Terlepas kesulitan yang muncul dari tiga definisi di atas, terorisme sejatinya adalah strategi politik. Kita sering mengartikan pelaku teror sebagai pelanggar hukum atau pelaku kriminal. Padahal, kedua konsep tersebut berbeda 180 derajat. Pelaku kriminal tidak memiliki tujuan politik apa pun, sementara pelaku teror memiliki tujuan politik yang jelas, misalnya mengganti dasar negara. Tujuan politik tersebut adalah idealitas absolut yang melumpuhkan rasa bersalah dan memompa militansi. Berharap pelaku teror bertobat di lembaga pemasyarakatan konvensional adalah kenaifan yang berbahaya.
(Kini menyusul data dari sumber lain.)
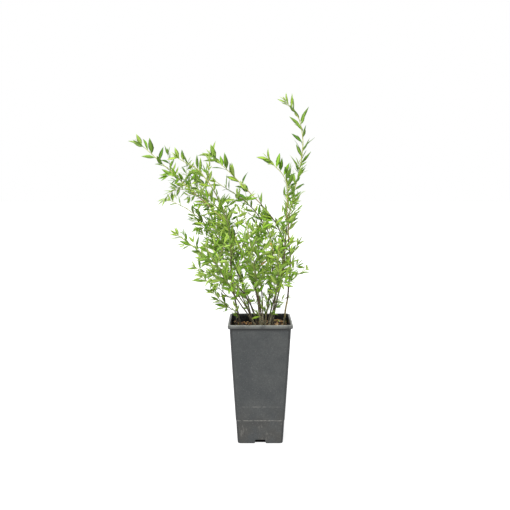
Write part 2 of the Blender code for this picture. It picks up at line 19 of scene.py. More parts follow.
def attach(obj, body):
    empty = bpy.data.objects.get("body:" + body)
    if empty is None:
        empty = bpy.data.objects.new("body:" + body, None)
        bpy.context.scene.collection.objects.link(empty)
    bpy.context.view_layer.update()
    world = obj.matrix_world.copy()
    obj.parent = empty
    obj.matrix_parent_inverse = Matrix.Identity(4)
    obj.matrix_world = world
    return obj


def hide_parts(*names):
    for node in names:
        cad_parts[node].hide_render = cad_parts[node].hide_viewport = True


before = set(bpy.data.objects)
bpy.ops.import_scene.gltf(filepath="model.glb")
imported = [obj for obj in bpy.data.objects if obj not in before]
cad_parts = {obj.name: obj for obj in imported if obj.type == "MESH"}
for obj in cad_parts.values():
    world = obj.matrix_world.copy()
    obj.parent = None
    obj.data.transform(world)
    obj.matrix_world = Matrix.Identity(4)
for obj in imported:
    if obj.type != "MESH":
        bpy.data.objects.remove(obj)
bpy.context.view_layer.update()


# Pot: a thin-walled square tub of recycled polypropylene, injection moulded in one piece. A rounded
# collar stiffens its mouth, a small step runs round it where stacked pots stop, and it stands on a
# low ring with a water notch in the middle of each side and four drain holes.
POT_HEIGHT = 0.233
COLLAR_WIDTH = 0.1219
COLLAR_FOOT = 0.2255
COLLAR_WAVE = 0.0004
COLLAR_WAVES_PER_METRE = 60
BODY_TOP_WIDTH = 0.1153
BODY_FOOT_WIDTH = 0.0878
WALL = 0.0016
SIDE_BOW = 0.0006
FLOOR_TOP = 0.0078
BASE_WIDTH = 0.0700
BASE_HEIGHT = 0.0050
BASE_CORNER = 0.0047
CORNER_STEPS = 6
SIDE_CUTS = 9
STEP_HEIGHT = 0.0460
STEP_INSET = 0.0005
NEST_MARK_HEIGHT = 0.0736
NOTCH_TOP_WIDTH = 0.0190
NOTCH_FOOT_WIDTH = 0.0240
NOTCH_HEIGHT = 0.0078
NOTCH_DEPTH = 0.0078
NOTCH_ROUNDING = 0.0012
DRAIN_RADIUS = 0.004
DRAIN_OFFSET = 0.023
DRAIN_CUT = 0.03
DRAIN_SIDES = 24
# Faces that one call adds come in no set order, so they are sorted along this direction.
FACE_ORDER = Vector((1.0, 0.7134, 17.31))

# The wall is drawn up and back down inside, ring by ring. A foot ring is a width and a height, and
# a collar ring an inset and a height.
FOOT_WIDTH = BODY_FOOT_WIDTH - 2 * STEP_INSET
FOOT_RINGS = ((0.0710, 0.0008), (0.0723, 0.0), (FOOT_WIDTH - 0.0028, 0.0),
              (FOOT_WIDTH - 0.0010, 0.0005), (FOOT_WIDTH, 0.0018))
BELOW_STEP = (0.008, 0.020, 0.032, STEP_HEIGHT - 0.0008)
ABOVE_STEP = (STEP_HEIGHT, STEP_HEIGHT + 0.0006, 0.060, 0.080, 0.100, 0.120, 0.140, 0.160, 0.180,
              0.200, 0.215, COLLAR_FOOT)
COLLAR_RINGS = ((0.0020, 0.2256), (0.0005, 0.2259), (0.0, 0.2266), (0.0, 0.2306), (0.0005, 0.2318),
                (0.0015, 0.2326), (0.0030, 0.2330), (0.0066, 0.2330), (0.0084, 0.2326), (0.0094, 0.2316))
DOWN_INSIDE = (0.2290, 0.222, 0.214, 0.200, 0.150, 0.100, 0.050, FLOOR_TOP)
INSET_BELOW = 0.1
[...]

Saya berpendapat bahwa pelaku teror sama statusnya dengan pasukan asing yang mengancam kedaulatan Republik. Pasukan asing memasuki teritori atau kedaulatan fisik sebuah negara, sementara pelaku teror mengancam teritori atau kedaulatan nonfisik negara berupa ideologi atau dasar negara. Ancaman pelaku teror terhadap dasar negara sebuah republik sudah lebih dari cukup untuk meletakan mereka dalam kategori ”kombatan” sehingga kebingungan institusional antara kepolisian dan TNI tidak perlu terjadi. TNI, menurut hemat saya, dapat menggunakan segenap infrastruktur dan sumber daya yang ada untuk membantu kepolisian memerangi terorisme.
Pemahaman baru tentang terorisme menuntut sebuah kebijakan yang terukur dari lembaga-lembaga negara. Eksekutif dan legislatif perlu duduk bersama memikirkan payung hukum yang memungkinkan peran militer dalam perang melawan terorisme. Persoalan hak asasi manusia (HAM) dapat dibicarakan dan dinegosiasikan. Sebab, dalam kedaruratan permanen seperti ini, keberlakuan HAM tidak seuniversal seperti di masa normal. Setelah itu, alokasi anggaran yang memadai perlu ditetapkan guna menopang TNI dan kepolisian dalam menjalankan peran tersebut. Tanpa itu semua, perang melawan terorisme hanya akan berupa instruksi melawan terorisme belaka.